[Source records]
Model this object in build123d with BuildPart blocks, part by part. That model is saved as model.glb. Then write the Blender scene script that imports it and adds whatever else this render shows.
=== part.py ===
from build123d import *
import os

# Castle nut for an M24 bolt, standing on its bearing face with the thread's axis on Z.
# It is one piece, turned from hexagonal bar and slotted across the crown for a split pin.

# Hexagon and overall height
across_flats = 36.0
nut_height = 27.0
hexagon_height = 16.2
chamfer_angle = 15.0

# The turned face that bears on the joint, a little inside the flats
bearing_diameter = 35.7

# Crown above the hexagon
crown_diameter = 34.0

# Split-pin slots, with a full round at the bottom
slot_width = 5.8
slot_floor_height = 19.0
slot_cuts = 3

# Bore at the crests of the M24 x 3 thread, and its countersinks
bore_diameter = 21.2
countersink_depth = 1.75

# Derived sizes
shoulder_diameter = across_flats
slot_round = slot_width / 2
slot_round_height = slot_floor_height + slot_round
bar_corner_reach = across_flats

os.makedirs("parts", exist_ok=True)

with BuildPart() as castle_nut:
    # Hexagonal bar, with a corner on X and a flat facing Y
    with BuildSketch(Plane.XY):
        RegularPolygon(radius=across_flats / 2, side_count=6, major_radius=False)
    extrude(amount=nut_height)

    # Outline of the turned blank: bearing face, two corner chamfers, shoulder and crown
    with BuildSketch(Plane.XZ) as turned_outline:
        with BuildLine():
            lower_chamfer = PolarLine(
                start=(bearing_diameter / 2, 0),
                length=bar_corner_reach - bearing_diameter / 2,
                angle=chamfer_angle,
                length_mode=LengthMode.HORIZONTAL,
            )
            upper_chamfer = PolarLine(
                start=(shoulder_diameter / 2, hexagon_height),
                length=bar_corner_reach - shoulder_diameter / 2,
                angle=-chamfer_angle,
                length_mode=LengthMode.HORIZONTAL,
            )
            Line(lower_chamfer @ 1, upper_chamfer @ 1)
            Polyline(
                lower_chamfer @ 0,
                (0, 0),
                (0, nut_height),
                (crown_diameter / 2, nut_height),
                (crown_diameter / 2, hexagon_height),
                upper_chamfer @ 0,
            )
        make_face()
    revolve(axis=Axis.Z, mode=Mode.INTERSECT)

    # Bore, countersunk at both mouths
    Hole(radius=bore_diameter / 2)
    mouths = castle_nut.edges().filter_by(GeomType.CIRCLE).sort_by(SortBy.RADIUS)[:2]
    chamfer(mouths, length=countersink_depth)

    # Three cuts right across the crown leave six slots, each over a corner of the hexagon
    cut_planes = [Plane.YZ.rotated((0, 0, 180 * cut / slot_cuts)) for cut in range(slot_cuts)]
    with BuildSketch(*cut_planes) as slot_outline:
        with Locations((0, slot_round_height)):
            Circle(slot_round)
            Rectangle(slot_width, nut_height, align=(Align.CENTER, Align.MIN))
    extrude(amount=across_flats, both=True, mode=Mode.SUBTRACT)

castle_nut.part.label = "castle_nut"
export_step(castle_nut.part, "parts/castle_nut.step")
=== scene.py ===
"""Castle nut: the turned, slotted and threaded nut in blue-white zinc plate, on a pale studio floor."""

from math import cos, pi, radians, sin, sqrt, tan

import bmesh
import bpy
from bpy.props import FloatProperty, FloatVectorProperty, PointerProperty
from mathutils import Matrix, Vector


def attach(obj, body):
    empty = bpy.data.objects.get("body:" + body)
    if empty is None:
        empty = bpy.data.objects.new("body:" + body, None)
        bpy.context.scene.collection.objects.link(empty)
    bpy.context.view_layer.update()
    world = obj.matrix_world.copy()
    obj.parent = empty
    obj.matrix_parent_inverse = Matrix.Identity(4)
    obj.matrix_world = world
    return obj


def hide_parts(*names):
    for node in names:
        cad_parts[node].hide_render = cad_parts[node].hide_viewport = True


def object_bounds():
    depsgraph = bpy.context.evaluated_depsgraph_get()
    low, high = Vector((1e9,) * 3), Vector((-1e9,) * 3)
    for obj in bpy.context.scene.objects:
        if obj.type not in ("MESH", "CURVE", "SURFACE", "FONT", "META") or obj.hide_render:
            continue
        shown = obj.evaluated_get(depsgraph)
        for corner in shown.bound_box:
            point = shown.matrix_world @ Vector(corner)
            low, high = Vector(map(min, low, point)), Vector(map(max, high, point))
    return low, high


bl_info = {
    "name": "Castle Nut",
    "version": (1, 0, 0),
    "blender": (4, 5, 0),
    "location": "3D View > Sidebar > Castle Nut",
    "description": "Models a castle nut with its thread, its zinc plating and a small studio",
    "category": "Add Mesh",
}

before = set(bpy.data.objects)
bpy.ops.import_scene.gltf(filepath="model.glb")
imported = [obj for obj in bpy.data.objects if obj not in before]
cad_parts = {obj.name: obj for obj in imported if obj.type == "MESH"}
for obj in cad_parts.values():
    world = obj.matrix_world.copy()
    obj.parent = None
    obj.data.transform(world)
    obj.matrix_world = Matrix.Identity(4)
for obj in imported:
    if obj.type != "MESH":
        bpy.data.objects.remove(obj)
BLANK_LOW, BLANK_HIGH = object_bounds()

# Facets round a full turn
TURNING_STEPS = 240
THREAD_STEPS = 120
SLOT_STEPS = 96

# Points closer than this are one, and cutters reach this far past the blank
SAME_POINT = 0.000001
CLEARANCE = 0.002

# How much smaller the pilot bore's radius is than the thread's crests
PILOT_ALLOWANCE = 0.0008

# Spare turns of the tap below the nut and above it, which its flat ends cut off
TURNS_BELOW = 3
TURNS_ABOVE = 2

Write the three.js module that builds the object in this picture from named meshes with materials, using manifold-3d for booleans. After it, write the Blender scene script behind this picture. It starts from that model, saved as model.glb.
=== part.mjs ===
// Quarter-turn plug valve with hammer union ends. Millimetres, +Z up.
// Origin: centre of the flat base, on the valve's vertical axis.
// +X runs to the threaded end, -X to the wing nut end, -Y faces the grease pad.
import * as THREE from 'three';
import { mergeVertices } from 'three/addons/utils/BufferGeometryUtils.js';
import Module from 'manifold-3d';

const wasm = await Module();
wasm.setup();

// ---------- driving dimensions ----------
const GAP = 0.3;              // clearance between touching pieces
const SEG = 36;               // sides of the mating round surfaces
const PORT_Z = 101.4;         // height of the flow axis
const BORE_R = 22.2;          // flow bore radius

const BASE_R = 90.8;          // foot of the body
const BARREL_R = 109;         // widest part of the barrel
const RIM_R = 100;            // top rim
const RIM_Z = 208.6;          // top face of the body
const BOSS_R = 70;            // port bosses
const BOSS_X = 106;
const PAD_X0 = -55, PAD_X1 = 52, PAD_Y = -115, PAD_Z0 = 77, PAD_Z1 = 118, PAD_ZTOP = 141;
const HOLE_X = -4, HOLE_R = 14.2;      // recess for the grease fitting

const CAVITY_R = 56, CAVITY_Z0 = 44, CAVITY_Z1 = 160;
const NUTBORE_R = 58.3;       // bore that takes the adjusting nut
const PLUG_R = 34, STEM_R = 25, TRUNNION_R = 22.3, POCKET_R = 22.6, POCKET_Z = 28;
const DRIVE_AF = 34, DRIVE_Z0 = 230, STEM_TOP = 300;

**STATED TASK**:
Above are the records; print exactly the lines from the line with "# Bore, countersunk at both mouths" to the line with "bpy.context.view_layer.update()", including both, and nothing else.

**TASK RESPONSE**:
    # Bore, countersunk at both mouths
    Hole(radius=bore_diameter / 2)
    mouths = castle_nut.edges().filter_by(GeomType.CIRCLE).sort_by(SortBy.RADIUS)[:2]
    chamfer(mouths, length=countersink_depth)

    # Three cuts right across the crown leave six slots, each over a corner of the hexagon
    cut_planes = [Plane.YZ.rotated((0, 0, 180 * cut / slot_cuts)) for cut in range(slot_cuts)]
    with BuildSketch(*cut_planes) as slot_outline:
        with Locations((0, slot_round_height)):
            Circle(slot_round)
            Rectangle(slot_width, nut_height, align=(Align.CENTER, Align.MIN))
    extrude(amount=across_flats, both=True, mode=Mode.SUBTRACT)

castle_nut.part.label = "castle_nut"
export_step(castle_nut.part, "parts/castle_nut.step")
=== scene.py ===
"""Castle nut: the turned, slotted and threaded nut in blue-white zinc plate, on a pale studio floor."""

from math import cos, pi, radians, sin, sqrt, tan

import bmesh
import bpy
from bpy.props import FloatProperty, FloatVectorProperty, PointerProperty
from mathutils import Matrix, Vector


def attach(obj, body):
    empty = bpy.data.objects.get("body:" + body)
    if empty is None:
        empty = bpy.data.objects.new("body:" + body, None)
        bpy.context.scene.collection.objects.link(empty)
    bpy.context.view_layer.update()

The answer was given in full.